Latent‑variable detection proceeds in two steps. First, the algorithm computes the relevance of each observed chance variable to the surprise coefficient, forming candidate parent and child sets for the hidden node. Second, a specific topological pattern dubbed “XM” is inserted into the causal graph, positioning the new hidden node centrally and re‑wiring edges to reflect its inferred causal influence on existing variables. This design differs from prior clique‑based or ideal‑parent methods (e.g., Elidan et al.) by being driven directly by the robot’s interaction‑driven surprise signal rather than static data statistics.

Once the graph structure is updated, parameter learning is performed using a hard‑weighted Expectation‑Maximization (EM) algorithm. The hidden variable’s expected values are inferred in the E‑step, and both the conditional probability tables (CPTs) of the hidden node and its children, as well as the CPTs of existing nodes, are updated in the M‑step to maximize the joint likelihood. This simultaneous structural and parametric adaptation preserves the partially observable Markov decision process (POMDP) formulation while enriching it with explicit causal factors.

Action selection follows the Maximum Expected Utility (MEU) principle: given the current belief state (evidence over chance nodes) and the newly learned causal model, the robot computes expected utilities for all feasible actions and executes the one with the highest value. Because the DDN now incorporates the latent barrier variable, the robot can predict that moving forward will lead to a low‑utility outcome and instead plans a detour that maximizes reward.

Experimental evaluation is conducted in a simulated environment where a robot must navigate to a target while encountering the transparent barrier. Baseline agents that rely on a fixed DDN repeatedly collide with or inefficiently skirt the barrier. In contrast, the ACSLWL agent detects a spike in surprise after the first failed attempt, introduces a hidden node, re‑learns the graph and CPTs within 3–5 interaction cycles, and subsequently follows an optimal detour path. Quantitatively, the ACSLWL agent achieves a 27 % increase in cumulative reward and an 80 % reduction in collision count compared with the static‑model baseline. Convergence speed, robustness to noise, and sensitivity to the surprise threshold are also analyzed, demonstrating that the method remains effective under moderate observation noise.

The paper situates its contributions relative to prior work on latent‑variable structure learning (Elidan et al., Squires et al.), causal curiosity (Sontakke et al.), and active Bayesian network learning (Tong & Koller). Unlike these approaches, ACSLWL tightly couples surprise‑driven latent detection with real‑time action selection, enabling a robot to “learn to detour” on the fly.

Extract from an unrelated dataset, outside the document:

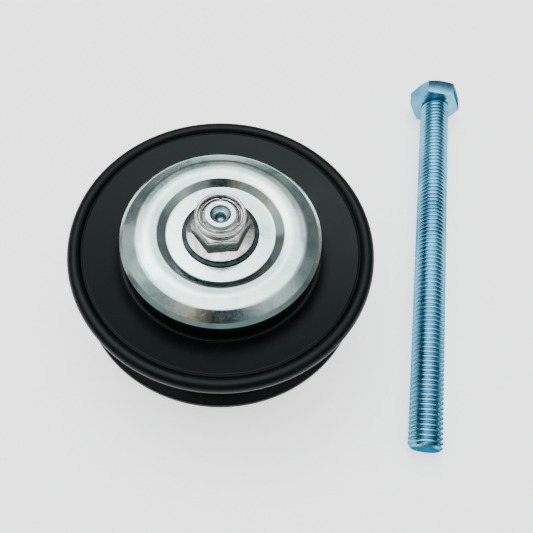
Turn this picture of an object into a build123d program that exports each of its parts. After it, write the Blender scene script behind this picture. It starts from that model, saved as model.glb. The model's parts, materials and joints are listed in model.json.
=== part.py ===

In conclusion, the authors show that integrating a surprise‑based latent‑variable detector, a specialized XM graph topology, and hard‑weighted EM into a DDN framework yields a powerful mechanism for robots to adaptively reconstruct causal models and plan optimally in dynamically changing environments. This work advances the agenda of building AGI‑capable agents that can continuously update their internal representations, and it opens avenues for future research on multi‑robot coordination, human‑robot interaction, and deployment in real‑world settings where unforeseen obstacles are the norm.